We could do more if we had a larger staff and larger budget. But I feel proud of each student that has used the course as a launch pad to a better future. As one of my students put it, “This program allowed me to unwrap my gifts.”
I must say, too, that my own transformation has been equally profound. Over the past ten years of directing the Odyssey Project, I have gained a greater awareness of social injustice—and an increasing anger about the way so many of our talented, creative citizens remain trapped in a cycle of poverty.
In my thirty years as an English professor, my most enlightening discussions of literature have taken place in the Goodman South Madison Library with my Odyssey students, as their experience with prejudice, struggle, and heartbreak gives them a depth and eloquence lacking in traditional students. The literature we read jumps off the page and into their own lives: Ebenezer Scrooge becomes a modern landlord, Macbeth plots gang-style murders in Chicago, and Emily Dickinson speaks to teen mothers striving to transcend depression. Odyssey students have made me more aware of the power of the liberal arts to illuminate the human condition.
As a coda to my Fellows Forum piece, let me reprint a few sentences published six years ago in this publication.
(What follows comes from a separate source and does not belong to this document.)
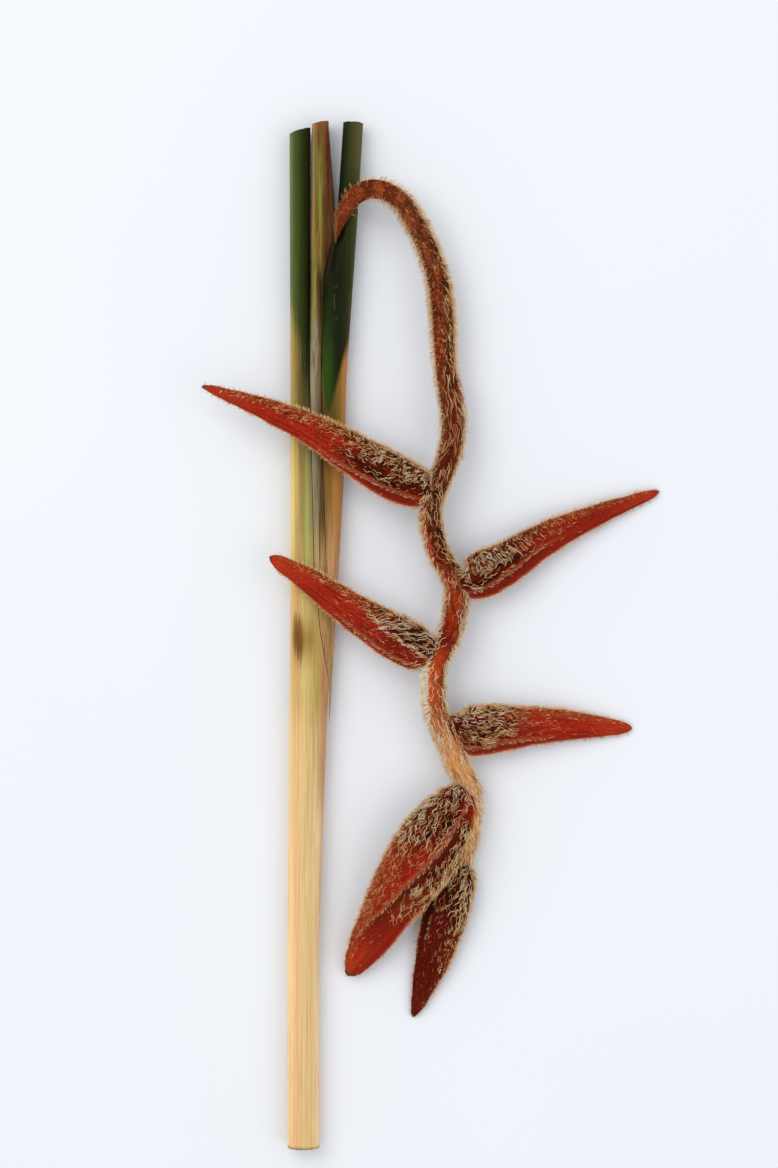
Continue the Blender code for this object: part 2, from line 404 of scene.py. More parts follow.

In a Humanities Moment essay called “My Odyssey” (Wisconsin People & Ideas, Fall 2006), 2004 Odyssey Project graduate Denise Maddox wrote, "I would never have thought that classes in the humanities would change my life forever. Writing, art history, American history, literature, and philosophy transported me into a new world, where written words came alive and made magic inside my heart. … Rebirth is the perfect word to describe what happened to me. I was like a caterpillar eating everything in sight, yet I was never full until I found focused learning in the Odyssey Project. The knowledge I received helped me finally transform into a multicolored butterfly. I spread my wings into the air to dry, and now I’m flying. The transformation had started, and there was no turning back from this course."
After ten years of leading this program, I could not have said it better!